It’s the opening of the 2012–13 season at the Metropolitan Opera on Lincoln Center Plaza and there is an exhilarating sense that autumn is arriving as my friends and I slip past the crowds that have gathered for the red-carpet razzle-dazzle to get to Daniel Boulud’s latest restaurant. Inside, they’re ready to make you feel warm when the nights get colder: soft colours, wood panelling, comfortable but restrained furniture, rounded edges everywhere… perhaps it’s all a little too neutral and lounge-like to really stimulate, but who needs cutting-edge design when you have people for detail? Poised at the bar sits a woman with her hair scraped back in a severe bun, make-up stark and strong as if anticipating the spotlight. She is dressed in an eveningwear variation on the Snow Queen and sips slowly at her cocktail, icily surveying the scene. Daniel Boulud himself is at a buzzy table across the way, and acquaintances flit to and fro, occasionally giving him a grin and a thumbs-up. We are surrounded by clientele of the older, opera-going sort. They have great faces: part lived-in, part experimented-with, and if the menu hadn’t been so alluring, we’d have spent more time watching them. At the far end of the restaurant, what looks to be a slightly obvious choice of artworks – a pair of reproduction Impressionist scenes – are in fact versions of Cézannes by artist Vik Muniz, who piled up powdered pigment to achieve his facsimiles and photographed the result.

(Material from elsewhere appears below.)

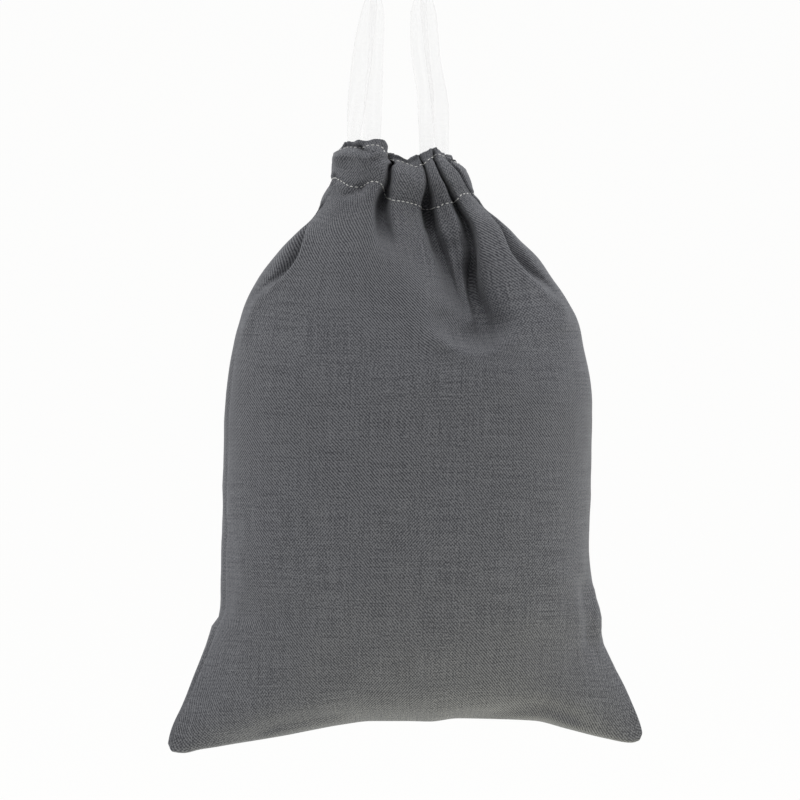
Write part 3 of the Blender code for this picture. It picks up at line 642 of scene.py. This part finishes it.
# Creases and soft hollows, as lines over the front (-1) or rear (1) face: how far each stands out, half its
# breadth, and its points across and up
Crease = namedtuple("Crease", "name face out breadth points")
CREASES = [
    Crease("puff_hangs_over", -1, -4.0, 2.5, [(-47, -134), (-36, -137.8), (-26, -134.6), (-19.5, -130.6)]),
    Crease("heading_tuck", -1, -3.0, 1.3,
           [(-43, -109.5), (-38.4, -107.9), (-33.5, -106.8), (-27.3, -107.8), (-21.1, -110.4),
            (-17.4, -112.8), (-12.4, -110.6), (-6.8, -108.7), (-3, -108.5)]),
    Crease("puff_top", -1, 3.0, 3.4,
           [(-41, -119), (-37, -114), (-32, -112), (-27, -112.8), (-22, -116), (-19, -121)]),
    Crease("puff_tuck", -1, -3.2, 1.5, [(-26.5, -107), (-23.4, -110.6), (-22.8, -114.6), (-21, -119)]),
    Crease("puff_ridge", -1, 2.8, 2.2, [(-20.8, -113.6), (-14.5, -111.8), (-8.0, -110.8), (-2.6, -111.6)]),
    Crease("under_puff_ridge", -1, -1.8, 2.0, [(-20, -118), (-14, -116.2), (-8, -115.4), (-3.4, -116.4)]),
    Crease("centre_heading_tuck", -1, -1.6, 1.2,
           [(-6, -114.5), (0.6, -115.6), (4.6, -118.4), (8.4, -115.8), (15, -113.6)]),
    Crease("basin_lip", -1, 3.4, 4.4,
           [(14, -218), (22, -227), (33, -233.5), (45, -236.4), (57, -233), (67, -226), (75, -213)]),
    Crease("right_shoulder", -1, 1.2, 7.0, [(95, -199), (99, -208), (99, -222)]),
    Crease("belly_line", -1, -1.0, 14.0, [(-40, -176), (-62, -214), (-78, -262)]),
    Crease("belly_rise", -1, 1.2, 20.0, [(4, -236), (-8, -290), (-14, -352)]),
    Crease("left_shoulder_edge", -1, 1.5, 3.0,
           [(-54, -149), (-57.6, -165), (-61.4, -175), (-66.6, -183.4), (-76, -192.5), (-86, -201),
            (-93, -216), (-99, -232)]),
    Crease("right_shoulder_edge", -1, 1.5, 3.0,
           [(52, -145), (60.4, -158.5), (66.2, -172), (73.4, -183), (81, -191.6), (90, -198),
            (98, -206), (104, -220)]),
    Crease("left_foot_ridge", -1, -1.4, 3.6,
           [(-128, -472), (-111.6, -472.8), (-89.3, -468.8), (-71.9, -461.4), (-45.3, -455.8),
            (-17, -455.4)]),
    Crease("left_foot_flap", -1, 3.2, 3.0,
           [(-92, -476), (-72, -468.6), (-58, -465.4), (-45, -462.8), (-28, -460.6)]),
    Crease("left_corner_pull", -1, 1.4, 6.0, [(-118, -424), (-104, -446), (-82, -462)]),
    Crease("left_seam_groove", -1, -1.3, 0.8,
           [(-93, -214), (-101.6, -234), (-105.4, -263), (-107.8, -322), (-108.4, -372), (-109.6, -394),
            (-116, -410), (-124.6, -432), (-137, -464)]),
    Crease("right_foot_ridge", -1, -1.6, 3.6,
           [(20, -456.8), (53.3, -456.7), (71.3, -452.2), (82.5, -450.6), (92.3, -452.0),
            (106, -457.0), (122, -465)]),
    Crease("right_foot_flap", -1, 3.6, 3.2,
           [(40, -464), (53, -463), (71, -459.8), (83, -458.6), (93, -460.2), (106, -465), (118, -471)]),
    Crease("right_side_fold", -1, 2.2, 2.4, [(117.5, -374), (120.6, -387.5), (122.0, -398), (121.8, -414)]),
    Crease("right_side_dip", -1, -2.0, 3.6, [(112, -370), (114.6, -388), (115.6, -404), (118, -424)]),
    Crease("left_side_dip", -1, -1.0, 5.0, [(-104, -330), (-104.5, -372), (-108, -402)]),
    Crease("rear_pull_left", 1, 1.6, 9.0, [(-46, -232), (-70, -268), (-86, -318)]),
    Crease("rear_pull_right", 1, 1.4, 10.0, [(52, -220), (74, -256), (92, -300)]),
    Crease("rear_hollow", 1, -3.0, 15.0, [(6, -196), (14, -216), (34, -236)]),
    Crease("rear_foot_ridge", 1, 2.2, 4.0, [(-96, -469), (-60, -457), (-10, -454), (44, -454), (88, -458)]),
]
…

We are surrounded by clientele of the older, opera-going sort. They have great faces: part lived-in, part experimented-with
The food too is less familiar on closer inspection – pushed beyond comfortable Mediterranean simplicity by the sophistication of its execution. Boulud Sud’s menu is divided into three strands: you can order your sharing plates, starters and mains from the Garden, the Sea or the Farm. This may be a conceit but it does help you to balance your choices at the moment when it’s tempting to have it all. We start by sharing tangy sardine escabeche (balanced by the bite of the pine nuts and the sweetness of raisins) and slick anchovies earthed by light, crisp socca – both plates extraordinarily pretty but unpretentious. Another sharing plate, filo duck parcels, was bland by comparison.
I rave about my starter of rabbit rillette with black mission fig and fennel preserves – a perfectly balanced plate of meat, sweet and aniseedy acidity that I mourn as soon as it’s passed away – while my friends give a positive put not nearly as excitable review of the octopus a la plancha with rocket, orange and almond sauce. Each element is clearly perfectly done – the tentacles tender and singed just enough for sweetness – but somehow it’s not quite of a piece, as if the octopus is resisting integration. Still, this is a small thing, and we’re now feeling so sunny that it is tempting to assume the food could only have been made by hands dipped early in the shallow waters of the Mediterranean. This wouldn’t be true at all, however: the executive chef, Aaron Chambers, is a Yorkshireman.
There is absolutely nothing to complain about with Chambers’s entrees either: my lamb is pink and moist, the fat couscous and aubergine nutty and smoky by turns. A dish of veal saltimbocca with prosciutto and a semolina gnocchi and the Persian spiced scallops with corn are similarly perfect. Still, we’re left feeling a little nostalgic for the variety of tastes and textures that we encountered earlier.
That is, until the puddings by pastry chef Ghaya Oliveira arrive.
While I’m relatively restrained – due to allergies – with a delicate Mirabelle sorbet, one of my companions becomes teary with delight about his dessert. Since it is contained in a grapefruit shell – a presentation reminiscent of those ready-made desserts that used to be fished out of the freezer at Greek restaurants – I need some persuading this this combination of grapefruit sorbet, grapefruit compote, sesame mousse and Turkish delight topped with tuile and halva is as sublime as he tells me it is. But he convinces me. And hasn’t stopped going on about it since. The Limon – a citrus orgy of lemon cream, limoncello cake and lemon-basil sorbet is excellent too.
The service is remarkably good – our waitress almost magically commits several allergies and preferences to memory. On the downside, the sommelier persuades us to go for a more expensive red that turned out to be less interesting than our own initial choice (sampled later) – more a question of taste than intention, and certainly no reflection on her knowledge.
When we come again, we’ll be sharing even more of the smaller plates. After that, we might even head straight for dessert.